I play the field, and it looks like I just hit a homerun with you.
Are you from Mars? Cause baby, you're out of this world.
Your daddy must've been a baker cause you're got a nice set of buns.
I'm new in town, please give me directions to your house.
You can fall off a building, you can fall out a tree, but baby, the best way to fall is in love with me.
There was this GREAT one I knew... but I just can't remember. xD; I'll ask my cousin when I see her on AIM.
EDIT: OH, I remember another one!
Are you tired? Cause you've been running through my mind all day.

17 years ago
Posts: 776
My cousins and I always joke around with this one:
"Hey, my names XXX. I forgot my phone number, so can I have yours?"
I am a breath of insanity in a world of chaos.
Me: Performing Random Acts of Klutziness for over 30 years.

17 years ago
Posts: 664
Are there ninjas in your butt? Cause your butt is kickin`.
Some kid said it to me. 😮
[img]http://cdimg1.crunchyroll.com/i/spire3/12312007/d/1/2/b/d12b78c2e19a80_full.gif[/img]
[color=red]Lots and lots of blood![/color] 🤣

17 years ago
Posts: 833
Do you know the difference between Lunch and sex (they'll say no) then say well lets go out to lunch.
your the shoelace of love, without you i'd be trippin.
are you gonna get in the van or am i gonna have to get physical.
"Hip-hop was set out in the dark. They used to do it out in the park"

17 years ago
Posts: 2964
- Hey, is your dad a terrorist? 'Cause you are the BOMB.
- Are you Jamaican? 'Cause Jamaican me crazy.
- Hi, I'm _____. Remember that name, because you'll be screaming it later.
- Baby did you fart? 'Cause you blow me away!

17 years ago
Posts: 75
Quote from Dubby
Some of the ones my cousin told me:
Do you know CPR, because you take my breath away.
You're the reason for global warming, for you are smoking hot.
Did it hurt?

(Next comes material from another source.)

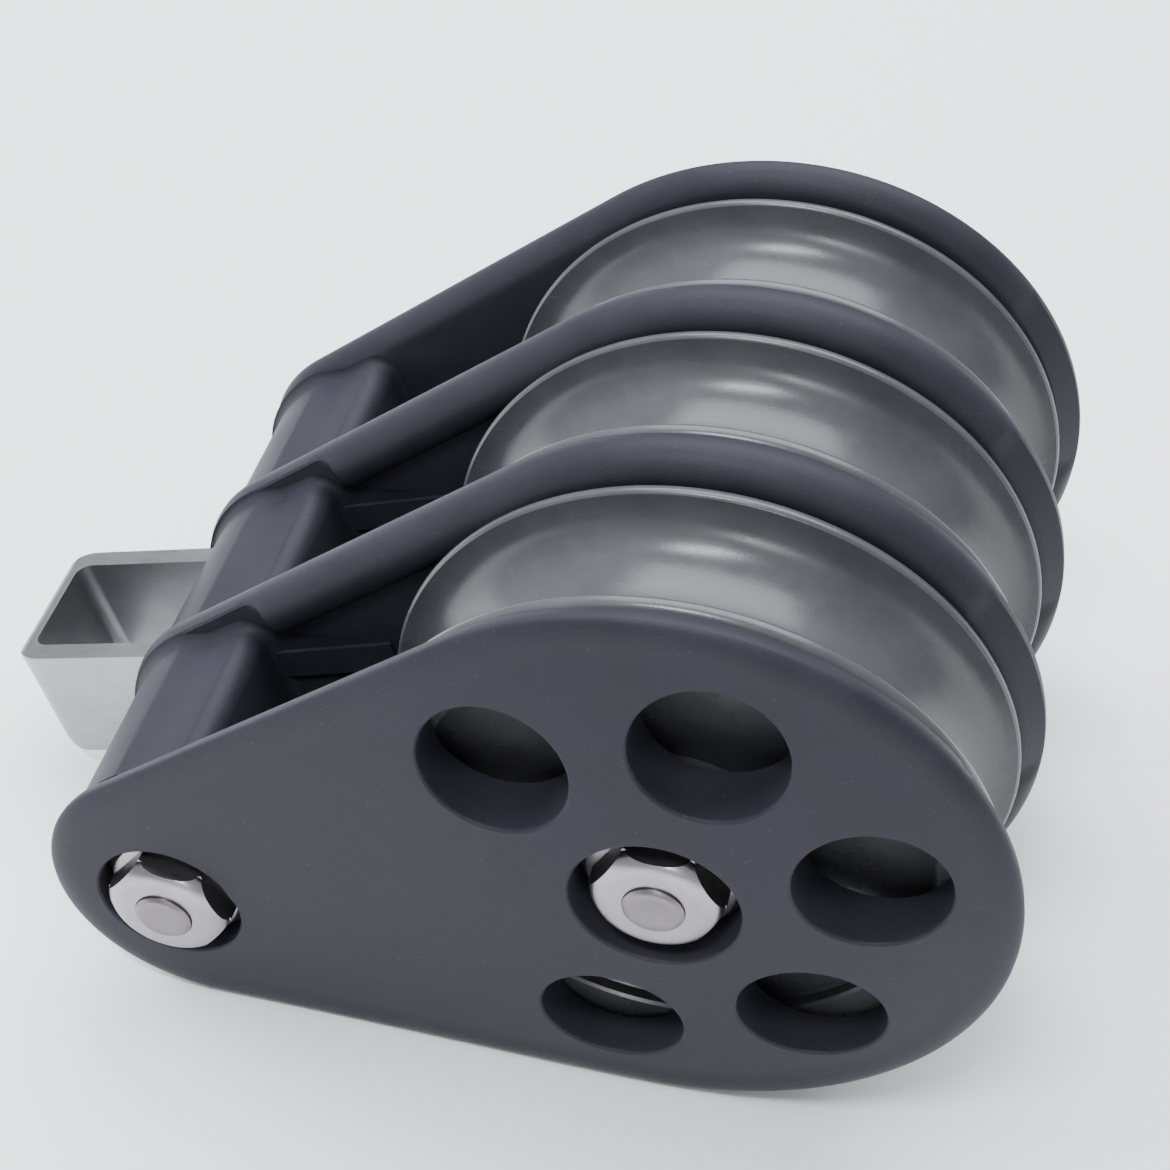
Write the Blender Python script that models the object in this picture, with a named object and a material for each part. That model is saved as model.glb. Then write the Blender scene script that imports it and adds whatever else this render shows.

When you fell from heaven.
Want to see my hard drive? I swear it's not 3.5 inches and it ain't floppy either. [Just gotta laugh at this one]
My software just turned hardware cause of you.
I'm a great way to burn the calories you just ate.
What time do your legs open at?
If I were to ask you for sex, would your answer be the same as the answer to this question?
Do you believe in love at first sight, or should I pass by again?
I play the field, and it looks like I just hit a homerun with you.
Are you from Mars? Cause baby, you're out of this world.
Your daddy must've been a baker cause you're got a nice set of buns.
I'm new in town, please give me directions to your house.
You can fall off a building, you can fall out a tree, but baby, the best way to fall is in love with me.
There was this GREAT one I knew... but I just can't remember. xD; I'll ask my cousin when I see her on AIM.
EDIT: OH, I remember another one!
Are you tired? Cause you've been running through my mind all day.
LOL, I've used at least half of those before. You never use them when you're being serious though, only when you're with your friends. Everyone gets a good laugh, and you might end up with a number too... (though usually its just a laugh...)
My favorite was always "I lost my number, can I have yours?"
My website: www.freewebs.com/robthemanbigboy/
I'm a writer at the moment (not professionally or anything.) Check out my website for some scripts and fanfics and other stuff.

17 years ago
Posts: 2342
Corny picks can work in some situations when played right, it won't impress but give a good chuckle. Has worked for me anyway.
Quote from Dubby
My software just turned hardware cause of you.
This one made me smirk. I wonder how many girls would get that one...

17 years ago
Posts: 12
My software just turned hardware cause of you.
This one made me smirk. I wonder how many girls would get that one...
I bet you can still only load it with a floppy.

17 years ago
Posts: 4917
Quote from rymara
My software just turned hardware cause of you.
This one made me smirk. I wonder how many girls would get that one...
I bet you can still only load it with a floppy.
i lol'd.
alota funny lines here~~

17 years ago
Posts: 2128
Has anyone actually used any of the lines stated here? Just curious.... coz I don't remember using a pick-up line, ever. Always thought it was only done in movies coz it's way too cheesy to be said in real life.